GOAL:
Begin with the first line of the entries below and reproduce each line exactly, ending with the line that holds "end_thickness = 1.2".

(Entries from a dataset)
┌──

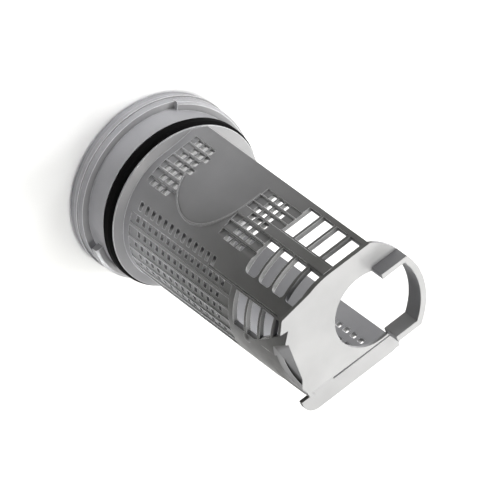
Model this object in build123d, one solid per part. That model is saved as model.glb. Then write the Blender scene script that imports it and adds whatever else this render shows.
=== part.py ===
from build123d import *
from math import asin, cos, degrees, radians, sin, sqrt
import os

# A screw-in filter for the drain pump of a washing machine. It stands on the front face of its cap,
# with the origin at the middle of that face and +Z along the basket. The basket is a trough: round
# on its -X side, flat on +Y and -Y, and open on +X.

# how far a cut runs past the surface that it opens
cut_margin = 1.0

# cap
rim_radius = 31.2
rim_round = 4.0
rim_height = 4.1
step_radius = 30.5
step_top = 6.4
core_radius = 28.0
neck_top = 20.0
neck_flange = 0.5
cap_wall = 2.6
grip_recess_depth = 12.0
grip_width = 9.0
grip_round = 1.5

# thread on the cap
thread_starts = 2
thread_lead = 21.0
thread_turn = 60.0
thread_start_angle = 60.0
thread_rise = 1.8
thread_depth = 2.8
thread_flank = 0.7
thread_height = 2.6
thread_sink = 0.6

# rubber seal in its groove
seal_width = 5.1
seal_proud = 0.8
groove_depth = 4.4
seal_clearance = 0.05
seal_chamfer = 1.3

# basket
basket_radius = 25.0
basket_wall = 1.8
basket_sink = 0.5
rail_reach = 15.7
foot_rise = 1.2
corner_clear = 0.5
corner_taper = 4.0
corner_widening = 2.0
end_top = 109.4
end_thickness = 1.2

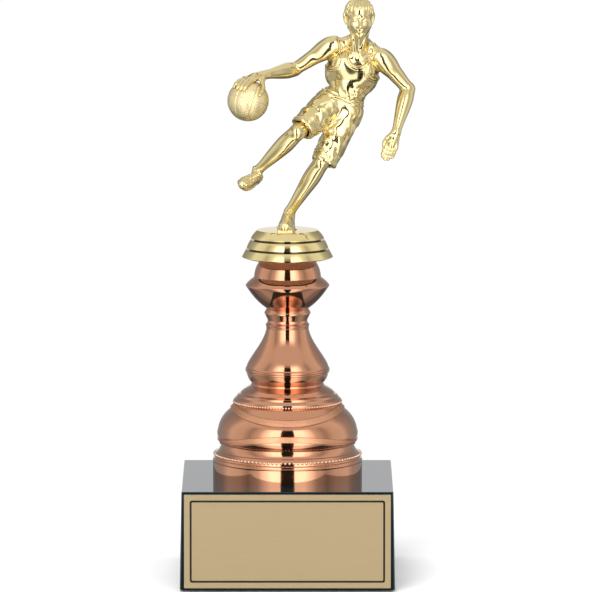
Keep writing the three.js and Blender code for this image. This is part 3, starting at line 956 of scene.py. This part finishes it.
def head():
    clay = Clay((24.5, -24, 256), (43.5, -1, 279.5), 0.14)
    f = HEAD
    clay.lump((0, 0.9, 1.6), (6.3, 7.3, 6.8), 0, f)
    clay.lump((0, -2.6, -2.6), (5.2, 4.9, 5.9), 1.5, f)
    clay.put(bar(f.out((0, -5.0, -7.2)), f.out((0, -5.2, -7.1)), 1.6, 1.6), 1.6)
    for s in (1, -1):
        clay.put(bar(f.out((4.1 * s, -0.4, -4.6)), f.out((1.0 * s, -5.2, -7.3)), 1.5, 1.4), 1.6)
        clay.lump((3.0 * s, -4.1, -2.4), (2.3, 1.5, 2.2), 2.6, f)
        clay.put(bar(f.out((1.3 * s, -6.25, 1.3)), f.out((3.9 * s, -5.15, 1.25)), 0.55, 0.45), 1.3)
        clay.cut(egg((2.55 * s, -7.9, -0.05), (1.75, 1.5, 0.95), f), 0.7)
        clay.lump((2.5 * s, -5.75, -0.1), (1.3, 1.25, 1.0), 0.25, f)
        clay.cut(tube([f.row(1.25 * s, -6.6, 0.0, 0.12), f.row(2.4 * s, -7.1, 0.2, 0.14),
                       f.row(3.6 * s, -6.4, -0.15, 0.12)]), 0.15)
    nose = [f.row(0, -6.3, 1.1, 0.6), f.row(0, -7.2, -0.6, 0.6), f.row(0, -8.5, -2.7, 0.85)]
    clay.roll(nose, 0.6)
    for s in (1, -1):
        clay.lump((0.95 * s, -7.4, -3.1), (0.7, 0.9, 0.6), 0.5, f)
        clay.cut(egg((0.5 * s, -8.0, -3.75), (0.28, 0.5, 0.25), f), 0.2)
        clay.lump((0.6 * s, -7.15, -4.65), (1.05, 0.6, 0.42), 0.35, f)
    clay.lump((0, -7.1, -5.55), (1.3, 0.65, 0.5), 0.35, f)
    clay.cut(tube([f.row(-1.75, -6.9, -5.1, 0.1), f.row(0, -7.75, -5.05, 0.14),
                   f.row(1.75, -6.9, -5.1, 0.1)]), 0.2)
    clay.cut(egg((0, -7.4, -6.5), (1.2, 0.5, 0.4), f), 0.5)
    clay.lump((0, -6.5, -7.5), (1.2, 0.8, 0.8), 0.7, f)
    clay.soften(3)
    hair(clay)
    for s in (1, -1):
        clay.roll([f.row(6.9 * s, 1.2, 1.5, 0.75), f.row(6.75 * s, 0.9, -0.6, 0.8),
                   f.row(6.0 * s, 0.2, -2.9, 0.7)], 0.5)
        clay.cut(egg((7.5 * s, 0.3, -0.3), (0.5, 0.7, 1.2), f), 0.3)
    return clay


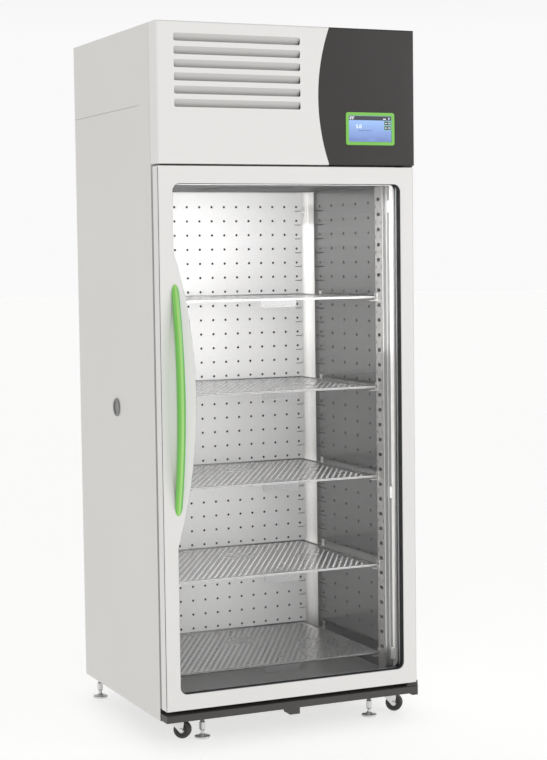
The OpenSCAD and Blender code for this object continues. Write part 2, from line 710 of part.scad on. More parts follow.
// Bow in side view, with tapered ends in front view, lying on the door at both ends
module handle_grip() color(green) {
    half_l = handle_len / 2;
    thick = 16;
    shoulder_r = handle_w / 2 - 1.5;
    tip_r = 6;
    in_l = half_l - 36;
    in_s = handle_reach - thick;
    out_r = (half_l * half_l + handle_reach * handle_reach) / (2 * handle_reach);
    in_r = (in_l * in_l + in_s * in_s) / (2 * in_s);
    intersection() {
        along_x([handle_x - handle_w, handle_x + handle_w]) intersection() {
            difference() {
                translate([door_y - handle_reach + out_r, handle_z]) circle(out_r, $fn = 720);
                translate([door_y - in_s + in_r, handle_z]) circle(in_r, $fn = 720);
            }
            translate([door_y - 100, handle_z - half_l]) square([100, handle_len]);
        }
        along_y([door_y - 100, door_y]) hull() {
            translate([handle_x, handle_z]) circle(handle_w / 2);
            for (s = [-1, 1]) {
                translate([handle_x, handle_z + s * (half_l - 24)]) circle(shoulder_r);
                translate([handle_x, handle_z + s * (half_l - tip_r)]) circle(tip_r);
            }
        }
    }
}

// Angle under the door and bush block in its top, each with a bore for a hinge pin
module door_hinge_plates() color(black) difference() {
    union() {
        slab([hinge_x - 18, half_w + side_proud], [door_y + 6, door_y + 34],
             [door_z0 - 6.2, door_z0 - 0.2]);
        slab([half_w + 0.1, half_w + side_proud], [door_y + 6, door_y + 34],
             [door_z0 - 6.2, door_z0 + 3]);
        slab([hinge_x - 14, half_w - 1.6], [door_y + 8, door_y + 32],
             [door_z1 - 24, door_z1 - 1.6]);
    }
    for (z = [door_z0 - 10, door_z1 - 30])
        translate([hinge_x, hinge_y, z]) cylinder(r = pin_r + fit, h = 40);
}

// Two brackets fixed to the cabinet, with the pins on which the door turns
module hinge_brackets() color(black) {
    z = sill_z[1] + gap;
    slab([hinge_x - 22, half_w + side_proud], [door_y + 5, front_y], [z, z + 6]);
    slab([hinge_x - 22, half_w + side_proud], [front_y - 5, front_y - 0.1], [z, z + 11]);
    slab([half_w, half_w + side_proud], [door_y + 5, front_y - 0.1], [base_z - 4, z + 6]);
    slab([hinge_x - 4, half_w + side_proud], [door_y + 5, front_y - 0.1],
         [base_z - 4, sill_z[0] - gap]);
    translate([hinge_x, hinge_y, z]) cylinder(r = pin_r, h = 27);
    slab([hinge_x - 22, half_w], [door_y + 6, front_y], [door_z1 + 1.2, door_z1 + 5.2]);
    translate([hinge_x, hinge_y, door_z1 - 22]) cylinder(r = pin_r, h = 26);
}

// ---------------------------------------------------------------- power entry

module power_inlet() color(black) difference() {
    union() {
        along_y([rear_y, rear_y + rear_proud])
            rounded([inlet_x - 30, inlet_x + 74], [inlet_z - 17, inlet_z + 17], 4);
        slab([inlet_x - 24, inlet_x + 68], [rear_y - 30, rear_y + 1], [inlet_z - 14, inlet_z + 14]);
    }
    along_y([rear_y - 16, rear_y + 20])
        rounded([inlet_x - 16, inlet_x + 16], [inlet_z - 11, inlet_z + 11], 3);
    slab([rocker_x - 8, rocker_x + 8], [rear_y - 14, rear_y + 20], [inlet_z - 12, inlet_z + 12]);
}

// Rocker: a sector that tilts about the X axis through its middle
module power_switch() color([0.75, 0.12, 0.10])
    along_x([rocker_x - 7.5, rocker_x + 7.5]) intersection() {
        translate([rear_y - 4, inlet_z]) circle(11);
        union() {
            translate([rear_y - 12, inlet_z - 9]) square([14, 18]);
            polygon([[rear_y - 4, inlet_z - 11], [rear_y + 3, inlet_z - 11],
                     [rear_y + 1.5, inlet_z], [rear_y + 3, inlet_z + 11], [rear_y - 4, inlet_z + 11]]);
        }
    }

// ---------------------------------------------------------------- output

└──

THE SOLUTION:
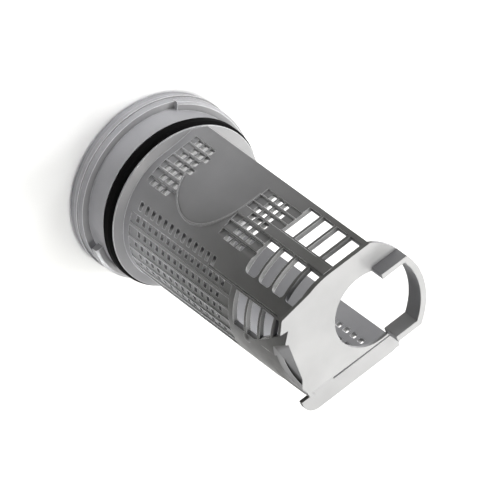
Model this object in build123d, one solid per part. That model is saved as model.glb. Then write the Blender scene script that imports it and adds whatever else this render shows.
=== part.py ===
from build123d import *
from math import asin, cos, degrees, radians, sin, sqrt
import os

# A screw-in filter for the drain pump of a washing machine. It stands on the front face of its cap,
# with the origin at the middle of that face and +Z along the basket. The basket is a trough: round
# on its -X side, flat on +Y and -Y, and open on +X.

# how far a cut runs past the surface that it opens
cut_margin = 1.0

# cap
rim_radius = 31.2
rim_round = 4.0
rim_height = 4.1
step_radius = 30.5
step_top = 6.4
core_radius = 28.0
neck_top = 20.0
neck_flange = 0.5
cap_wall = 2.6
grip_recess_depth = 12.0
grip_width = 9.0
grip_round = 1.5

# thread on the cap
thread_starts = 2
thread_lead = 21.0
thread_turn = 60.0
thread_start_angle = 60.0
thread_rise = 1.8
thread_depth = 2.8
thread_flank = 0.7
thread_height = 2.6
thread_sink = 0.6

# rubber seal in its groove
seal_width = 5.1
seal_proud = 0.8
groove_depth = 4.4
seal_clearance = 0.05
seal_chamfer = 1.3

# basket
basket_radius = 25.0
basket_wall = 1.8
basket_sink = 0.5
rail_reach = 15.7
foot_rise = 1.2
corner_clear = 0.5
corner_taper = 4.0
corner_widening = 2.0
end_top = 109.4
end_thickness = 1.2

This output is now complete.